The only reason Hoffman did not do worse in the race was because a black woman, Cheryle Jackson, won all the black wards, taking votes from Alexi.
Hoffman, a closet racist, had nothing coming from the black wards and will lose overwhelmingly if he is dumb enough to run in 2011.

It is a glorious morning to see that despite the shameless shilling by the media, that David Hoffman can now be sent back to rock that he crawled out from under.

He and the media have learned the lesson that:
- you cannot buy an election (He spent $500,000 of his daddy’s money to run)

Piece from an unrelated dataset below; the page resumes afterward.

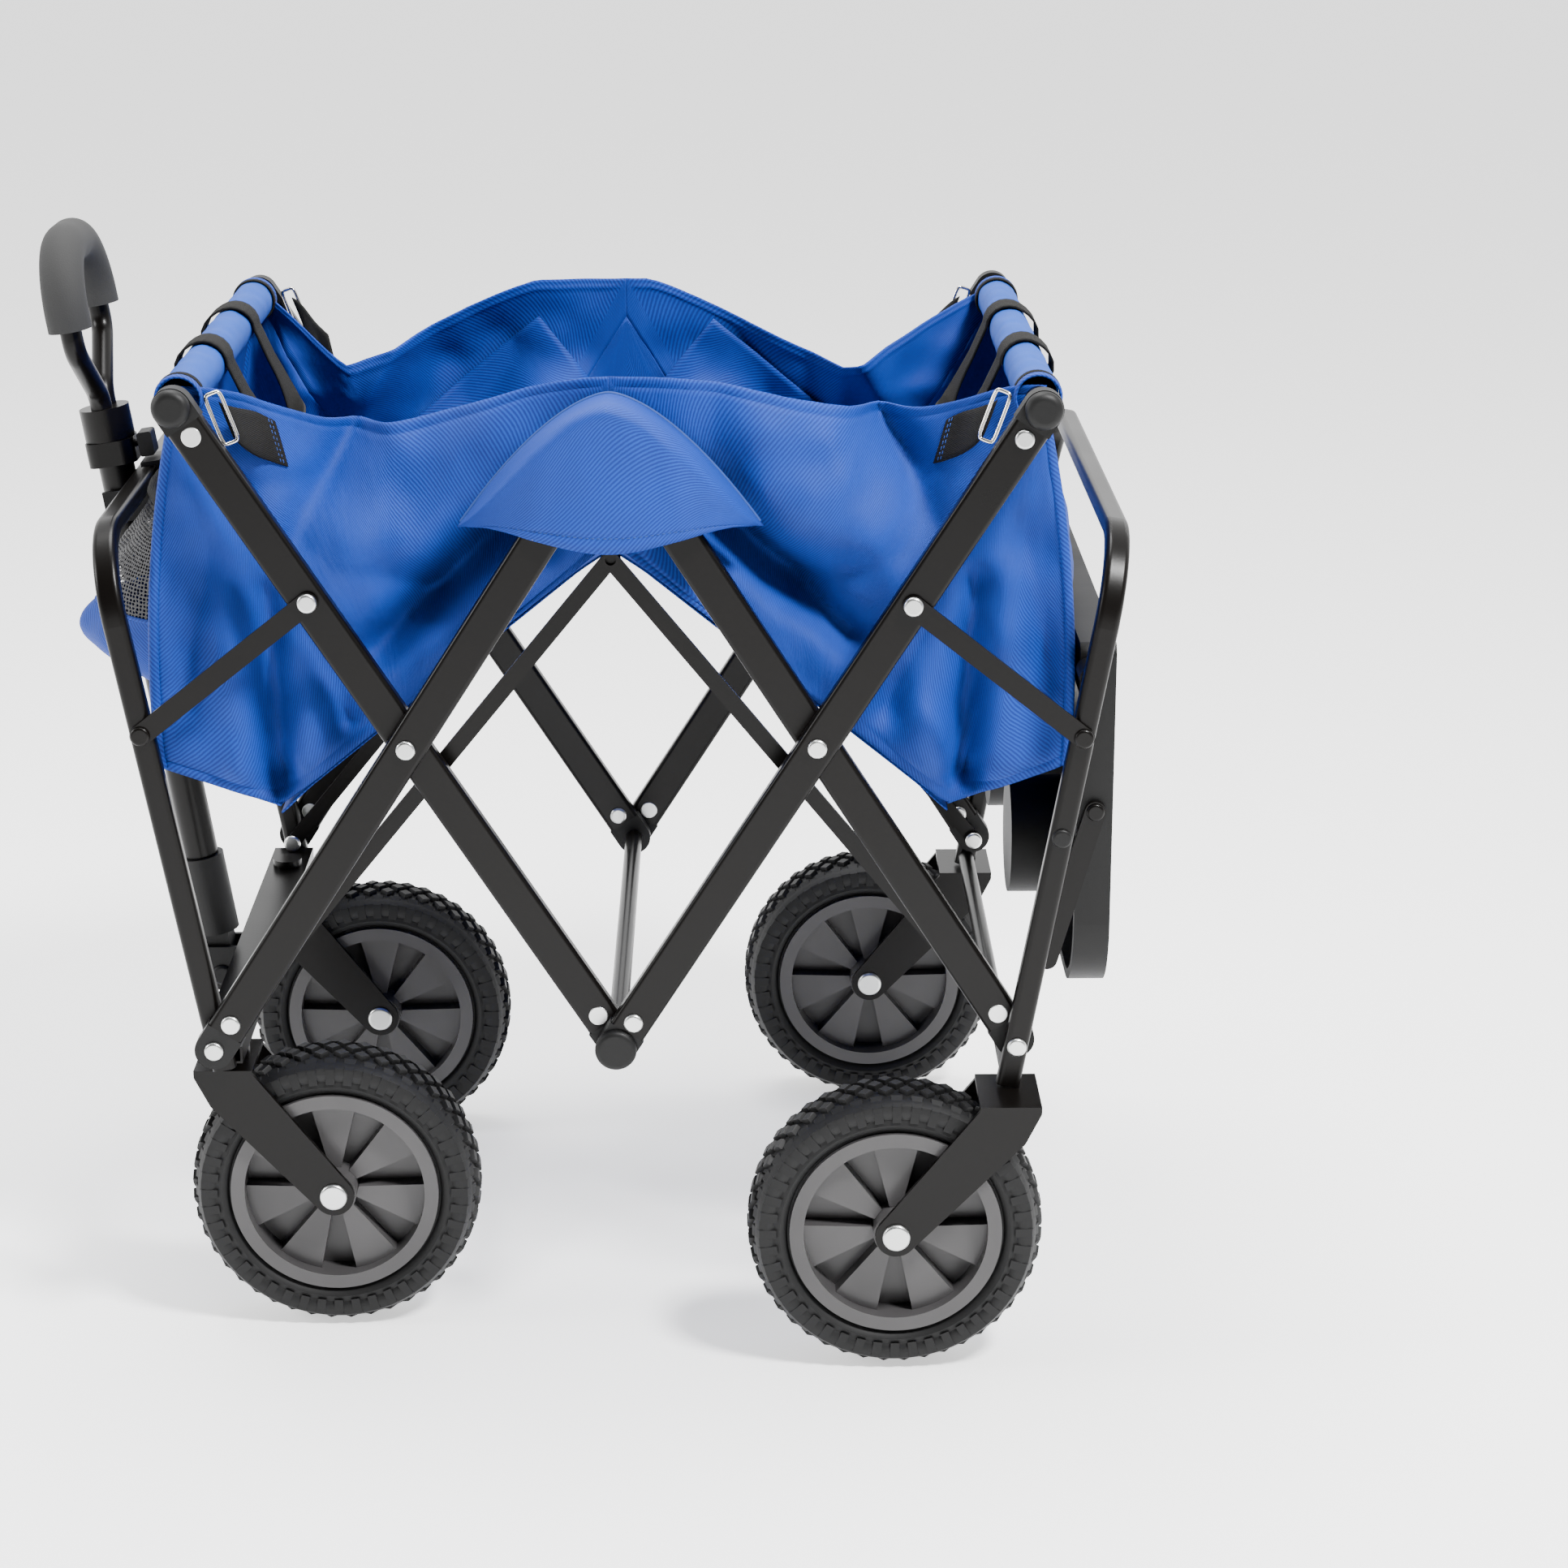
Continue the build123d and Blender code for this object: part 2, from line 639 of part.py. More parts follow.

- Corruption isn't the #1 issue on voters' minds, jobs are, and David Hoffman has never worked a day of his life in the private sector, nor can he name one instance where he created or saved an American job

- David Hoffman thinks the most important issue in this election is his resume. Winning campaigns think the voters are the most important issue.

- David Hoffman, and the various editorial boards, and many others keep reminding us that David Hoffman is smarter than the rest of us, and frankly, voters are not only sick of it, but it ain't helping. A whole lot of very smart people got us into the trouble we're in.

- Hoffman, as Chicago's inspector general from 2003 to 2008, was a glorified gadfly, fighting city corruption by issuing press releases and holding press conferences. He issued his "report" on the parking meter lease 2 months after the City Council approved it. Hoffman's impact on Chicago's "culture of corruption" ranks between minimal and negligible.

skydad / February 5, 2010 6:51 PM

Wow. What hateful gibberish. What evidence do you have to call this man a racist? Also he should be punished for being smart?

And you're seriously gonna talk about Hoffman having a silver spoon in his mouth and spending "daddy's money" while praising Giannoulias? Giannoulias made his name in politics by raising money from his rich friends and business associates for Obama. He bought his button if anybody did.

Danny Fenster / February 5, 2010 7:00 PM

Rhoda--great idea, if I weren't clearly in fundamental disagreement with the republican party's platform, and if, as stated, health care reform (yes, as articulated by Barack Obama, and others on the left), not to mention the (constitutional) right for gays to marry, the expedient closing of Guantanamo, and I'll stop there, weren't important to me.

DM, I think Dick Daley has an uphill battle, and I'd like to hear on what grounds he has your support. In what ways is Giannoulias better for black voters (assuming there's a difference in what's better for Chicagoans--i.e. just policy--as opposed to black Chicagoans vs. white Chicagoans--a sentiment implicit in your comment, unless it was meant as a reality of base politics rather than policy). Giannoulias worked in the private sector for his family business, had a not minor fuck up, then worked in public office, and had another not minor fuck up. Hoffman has worked in public service for most of his career. Aside from the fact that serving the public ought to be an honor, we are talking about two people running for public office. Why would work in the private sector over the public be a point of boasting? Fighting corruption in government should never be put on the back burner. I don't think Hoffman has been toting his academic record anywhere near as much as I did, in one blog post, on a site that has a fairly small readership (sorry boss). Senators, by the way, are supposed to be smart and erudite. It was, before I came of political age, an honor to be a U.S. Senator. If Hoffman did nothing as IG, he still did more to fight city corruption than Giannoulias.

Let me say, Alexi, that I think you are a personable, ebullient sort of guy that I would love to drink beer or shoot hoops with. I'm just not that excited about the fact the I WILL be going door-to-door for you later this year.